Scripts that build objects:
■ ■ ■ ■

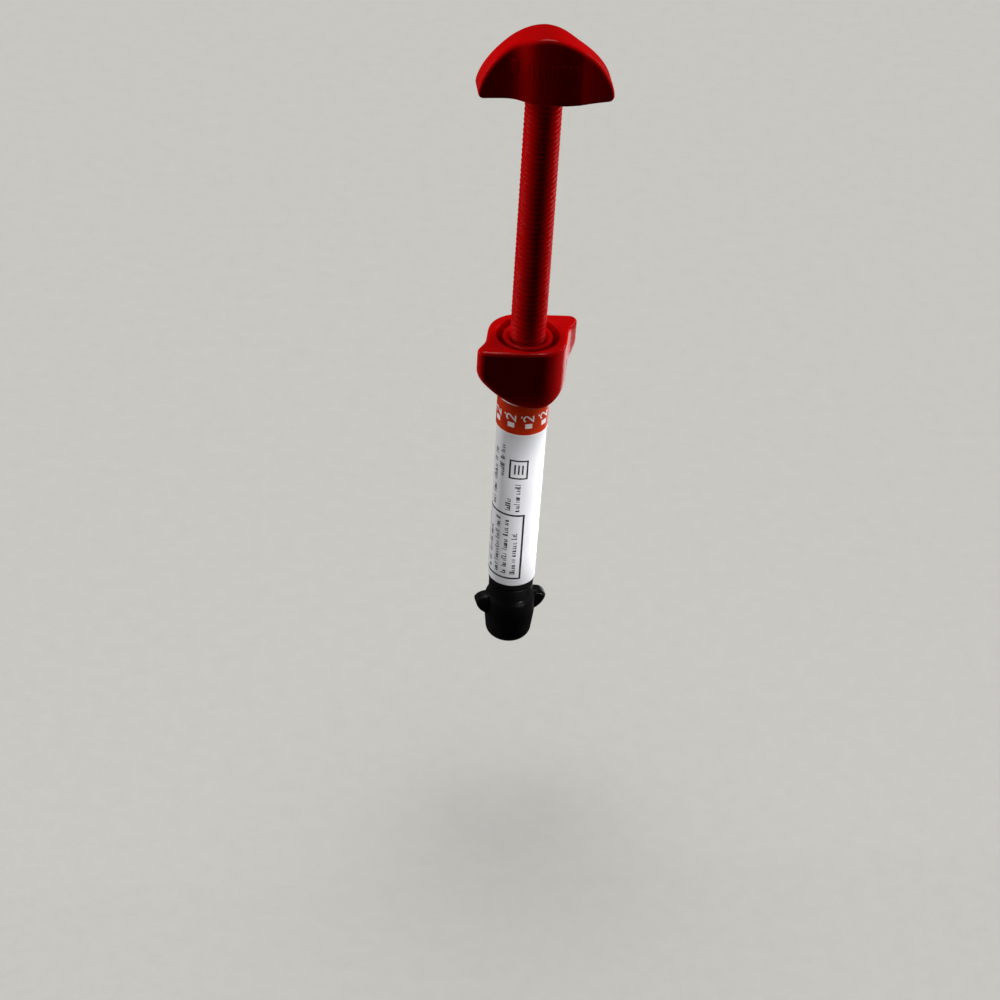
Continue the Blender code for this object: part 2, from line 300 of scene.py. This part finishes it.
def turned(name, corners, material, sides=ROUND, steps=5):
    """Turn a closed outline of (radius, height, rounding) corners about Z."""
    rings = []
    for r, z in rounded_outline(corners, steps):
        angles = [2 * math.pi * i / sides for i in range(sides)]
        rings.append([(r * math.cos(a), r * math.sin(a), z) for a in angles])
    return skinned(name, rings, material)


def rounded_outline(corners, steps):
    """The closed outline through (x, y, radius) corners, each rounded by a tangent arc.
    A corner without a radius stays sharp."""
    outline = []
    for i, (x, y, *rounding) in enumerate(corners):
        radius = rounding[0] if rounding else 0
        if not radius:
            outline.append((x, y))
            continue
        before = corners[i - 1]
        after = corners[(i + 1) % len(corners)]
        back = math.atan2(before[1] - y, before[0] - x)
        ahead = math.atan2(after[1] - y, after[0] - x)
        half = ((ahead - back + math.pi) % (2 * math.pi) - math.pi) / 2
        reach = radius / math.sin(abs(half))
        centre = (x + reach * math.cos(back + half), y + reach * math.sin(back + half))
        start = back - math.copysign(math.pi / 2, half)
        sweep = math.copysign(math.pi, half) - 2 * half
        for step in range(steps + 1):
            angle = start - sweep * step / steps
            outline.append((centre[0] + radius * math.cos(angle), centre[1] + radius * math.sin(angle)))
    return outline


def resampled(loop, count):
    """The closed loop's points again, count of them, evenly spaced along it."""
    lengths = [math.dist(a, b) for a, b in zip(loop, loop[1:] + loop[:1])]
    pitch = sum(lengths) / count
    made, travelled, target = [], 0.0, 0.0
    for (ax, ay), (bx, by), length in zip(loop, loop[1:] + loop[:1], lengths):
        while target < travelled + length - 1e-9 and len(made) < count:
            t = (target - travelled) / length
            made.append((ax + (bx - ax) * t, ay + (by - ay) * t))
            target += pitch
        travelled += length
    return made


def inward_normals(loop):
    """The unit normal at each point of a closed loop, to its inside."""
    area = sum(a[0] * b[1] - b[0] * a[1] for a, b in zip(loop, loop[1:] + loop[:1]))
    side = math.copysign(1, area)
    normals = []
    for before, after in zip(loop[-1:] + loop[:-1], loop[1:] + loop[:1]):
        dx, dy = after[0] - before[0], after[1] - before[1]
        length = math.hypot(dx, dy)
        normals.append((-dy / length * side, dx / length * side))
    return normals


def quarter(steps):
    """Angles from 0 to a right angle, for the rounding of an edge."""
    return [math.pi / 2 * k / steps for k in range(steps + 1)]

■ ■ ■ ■

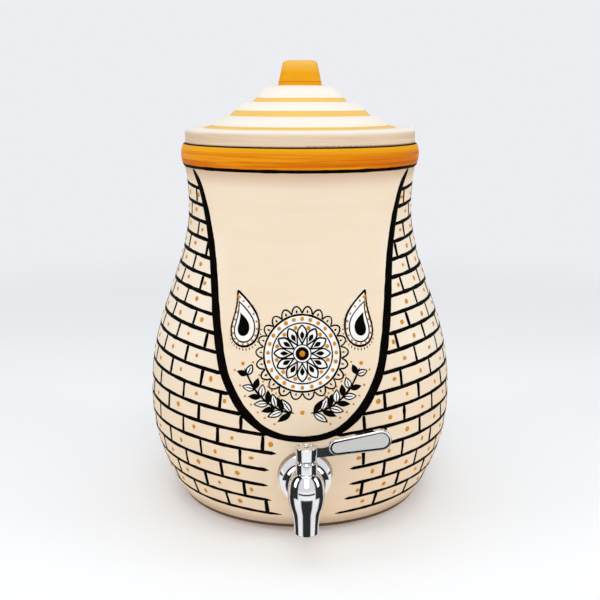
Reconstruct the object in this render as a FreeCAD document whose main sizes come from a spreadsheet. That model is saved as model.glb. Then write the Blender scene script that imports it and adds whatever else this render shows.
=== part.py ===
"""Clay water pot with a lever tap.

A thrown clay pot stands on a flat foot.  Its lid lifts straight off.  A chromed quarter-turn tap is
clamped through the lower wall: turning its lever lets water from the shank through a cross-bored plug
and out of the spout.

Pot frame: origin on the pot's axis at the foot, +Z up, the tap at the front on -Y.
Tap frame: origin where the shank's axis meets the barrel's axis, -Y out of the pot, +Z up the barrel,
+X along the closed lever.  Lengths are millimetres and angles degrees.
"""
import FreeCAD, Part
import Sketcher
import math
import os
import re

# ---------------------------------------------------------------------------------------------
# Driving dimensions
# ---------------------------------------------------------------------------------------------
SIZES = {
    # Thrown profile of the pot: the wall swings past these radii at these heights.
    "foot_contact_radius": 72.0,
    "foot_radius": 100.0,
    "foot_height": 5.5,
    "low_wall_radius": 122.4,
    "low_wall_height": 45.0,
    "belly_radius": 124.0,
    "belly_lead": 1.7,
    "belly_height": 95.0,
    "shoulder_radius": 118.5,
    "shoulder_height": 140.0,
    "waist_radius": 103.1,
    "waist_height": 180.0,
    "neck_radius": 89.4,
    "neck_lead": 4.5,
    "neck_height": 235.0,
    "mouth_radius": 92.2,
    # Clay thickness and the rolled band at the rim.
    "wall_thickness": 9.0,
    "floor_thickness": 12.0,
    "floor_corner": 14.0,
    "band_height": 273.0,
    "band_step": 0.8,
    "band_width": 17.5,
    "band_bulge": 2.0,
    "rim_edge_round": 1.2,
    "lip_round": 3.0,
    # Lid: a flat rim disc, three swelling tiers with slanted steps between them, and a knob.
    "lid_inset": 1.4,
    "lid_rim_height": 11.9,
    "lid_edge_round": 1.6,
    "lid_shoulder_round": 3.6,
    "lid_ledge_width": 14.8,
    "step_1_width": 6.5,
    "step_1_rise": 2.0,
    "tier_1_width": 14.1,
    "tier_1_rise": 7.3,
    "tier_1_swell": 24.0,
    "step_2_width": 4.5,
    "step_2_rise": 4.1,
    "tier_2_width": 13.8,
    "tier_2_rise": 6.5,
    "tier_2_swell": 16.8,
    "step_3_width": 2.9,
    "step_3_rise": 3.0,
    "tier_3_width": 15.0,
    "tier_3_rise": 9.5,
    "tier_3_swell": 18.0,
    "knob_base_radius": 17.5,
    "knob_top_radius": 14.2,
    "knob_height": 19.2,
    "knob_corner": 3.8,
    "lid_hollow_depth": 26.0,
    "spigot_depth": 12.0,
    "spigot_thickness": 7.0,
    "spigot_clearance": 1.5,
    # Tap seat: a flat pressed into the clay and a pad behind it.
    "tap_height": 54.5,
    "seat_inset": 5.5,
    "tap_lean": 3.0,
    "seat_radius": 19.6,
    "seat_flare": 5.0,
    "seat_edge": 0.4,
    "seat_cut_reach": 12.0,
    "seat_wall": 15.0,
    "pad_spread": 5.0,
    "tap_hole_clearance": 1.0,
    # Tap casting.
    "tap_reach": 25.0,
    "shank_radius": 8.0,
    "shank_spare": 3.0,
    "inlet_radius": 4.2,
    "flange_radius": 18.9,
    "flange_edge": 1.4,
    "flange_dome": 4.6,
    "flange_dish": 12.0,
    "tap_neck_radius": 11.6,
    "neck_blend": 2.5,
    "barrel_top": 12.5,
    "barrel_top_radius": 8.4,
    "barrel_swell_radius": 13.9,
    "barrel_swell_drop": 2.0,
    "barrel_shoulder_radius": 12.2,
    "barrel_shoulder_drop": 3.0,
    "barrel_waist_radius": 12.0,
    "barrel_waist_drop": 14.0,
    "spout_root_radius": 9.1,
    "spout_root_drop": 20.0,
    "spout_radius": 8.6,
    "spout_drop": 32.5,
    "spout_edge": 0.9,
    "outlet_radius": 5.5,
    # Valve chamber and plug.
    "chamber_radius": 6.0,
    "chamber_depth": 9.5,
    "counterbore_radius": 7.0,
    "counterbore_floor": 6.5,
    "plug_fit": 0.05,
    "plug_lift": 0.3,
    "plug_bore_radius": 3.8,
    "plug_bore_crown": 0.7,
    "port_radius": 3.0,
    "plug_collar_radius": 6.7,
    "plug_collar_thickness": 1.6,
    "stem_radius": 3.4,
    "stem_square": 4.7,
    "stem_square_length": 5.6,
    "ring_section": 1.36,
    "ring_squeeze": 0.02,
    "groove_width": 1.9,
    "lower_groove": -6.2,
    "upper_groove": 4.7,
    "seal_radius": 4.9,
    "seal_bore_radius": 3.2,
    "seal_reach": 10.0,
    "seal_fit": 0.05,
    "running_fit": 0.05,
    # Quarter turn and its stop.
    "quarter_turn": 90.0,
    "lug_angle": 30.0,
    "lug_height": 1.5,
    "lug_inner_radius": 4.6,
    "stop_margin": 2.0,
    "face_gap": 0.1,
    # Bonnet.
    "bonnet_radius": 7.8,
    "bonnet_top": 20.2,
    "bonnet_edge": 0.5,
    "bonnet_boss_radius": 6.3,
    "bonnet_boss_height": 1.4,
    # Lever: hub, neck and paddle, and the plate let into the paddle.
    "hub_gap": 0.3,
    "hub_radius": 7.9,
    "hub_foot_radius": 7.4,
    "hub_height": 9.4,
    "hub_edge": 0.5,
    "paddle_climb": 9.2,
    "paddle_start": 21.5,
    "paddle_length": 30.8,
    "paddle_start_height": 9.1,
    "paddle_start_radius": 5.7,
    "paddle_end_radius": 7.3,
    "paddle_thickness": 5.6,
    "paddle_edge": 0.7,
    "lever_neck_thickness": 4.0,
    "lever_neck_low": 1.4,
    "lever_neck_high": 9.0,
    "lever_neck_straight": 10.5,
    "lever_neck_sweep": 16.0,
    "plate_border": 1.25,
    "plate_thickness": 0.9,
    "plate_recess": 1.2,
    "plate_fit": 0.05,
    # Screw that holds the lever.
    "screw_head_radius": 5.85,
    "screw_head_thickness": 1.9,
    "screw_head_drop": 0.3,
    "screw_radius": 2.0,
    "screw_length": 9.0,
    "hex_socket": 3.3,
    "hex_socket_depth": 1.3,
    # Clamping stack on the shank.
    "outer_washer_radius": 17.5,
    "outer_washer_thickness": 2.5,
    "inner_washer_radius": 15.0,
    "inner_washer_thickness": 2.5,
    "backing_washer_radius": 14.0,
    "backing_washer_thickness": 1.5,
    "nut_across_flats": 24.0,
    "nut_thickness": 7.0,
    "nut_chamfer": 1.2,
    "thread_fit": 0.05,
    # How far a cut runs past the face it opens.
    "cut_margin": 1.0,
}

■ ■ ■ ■

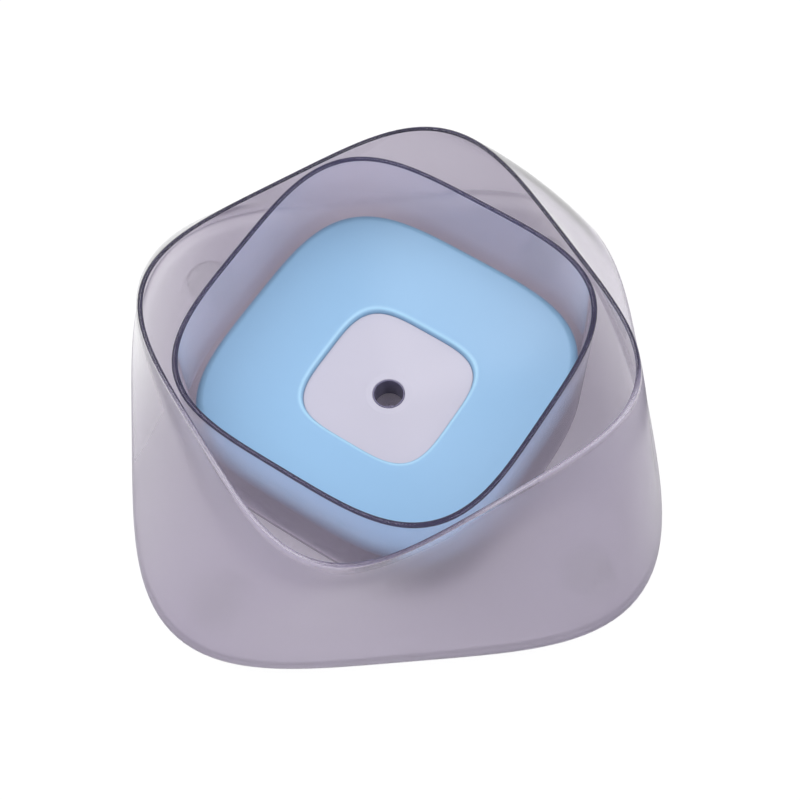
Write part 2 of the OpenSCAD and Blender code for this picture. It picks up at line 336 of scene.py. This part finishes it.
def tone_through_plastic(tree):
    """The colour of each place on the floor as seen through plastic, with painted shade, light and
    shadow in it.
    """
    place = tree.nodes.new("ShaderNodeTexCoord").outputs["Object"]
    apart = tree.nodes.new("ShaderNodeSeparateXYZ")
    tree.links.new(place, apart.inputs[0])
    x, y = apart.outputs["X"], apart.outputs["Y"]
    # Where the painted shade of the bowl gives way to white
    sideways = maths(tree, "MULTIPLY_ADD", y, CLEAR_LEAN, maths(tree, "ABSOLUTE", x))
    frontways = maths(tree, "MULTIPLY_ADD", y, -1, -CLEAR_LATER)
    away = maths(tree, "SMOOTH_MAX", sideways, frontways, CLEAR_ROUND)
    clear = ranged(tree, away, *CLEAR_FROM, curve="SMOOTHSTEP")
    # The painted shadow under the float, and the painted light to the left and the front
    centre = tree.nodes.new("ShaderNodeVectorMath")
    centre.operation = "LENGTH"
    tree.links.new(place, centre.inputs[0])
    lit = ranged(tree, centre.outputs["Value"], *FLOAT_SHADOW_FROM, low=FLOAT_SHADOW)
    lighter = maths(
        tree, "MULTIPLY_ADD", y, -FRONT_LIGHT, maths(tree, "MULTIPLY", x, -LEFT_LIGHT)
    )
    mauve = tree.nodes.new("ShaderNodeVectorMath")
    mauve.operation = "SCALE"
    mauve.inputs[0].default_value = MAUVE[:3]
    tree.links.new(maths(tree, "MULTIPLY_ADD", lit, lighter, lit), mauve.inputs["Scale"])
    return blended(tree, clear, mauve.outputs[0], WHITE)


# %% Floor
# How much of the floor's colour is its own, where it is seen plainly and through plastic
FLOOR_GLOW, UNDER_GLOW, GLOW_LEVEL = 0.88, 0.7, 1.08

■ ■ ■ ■

AIM OF THE EXERCISE >> Can you repeat, word for word, every line above from the one containing "Continue the Blender" down to the one containing "return skinned(name, rings, material)", including both?

TASK RESULT >>
Continue the Blender code for this object: part 2, from line 300 of scene.py. This part finishes it.
def turned(name, corners, material, sides=ROUND, steps=5):
    """Turn a closed outline of (radius, height, rounding) corners about Z."""
    rings = []
    for r, z in rounded_outline(corners, steps):
        angles = [2 * math.pi * i / sides for i in range(sides)]
        rings.append([(r * math.cos(a), r * math.sin(a), z) for a in angles])
    return skinned(name, rings, material)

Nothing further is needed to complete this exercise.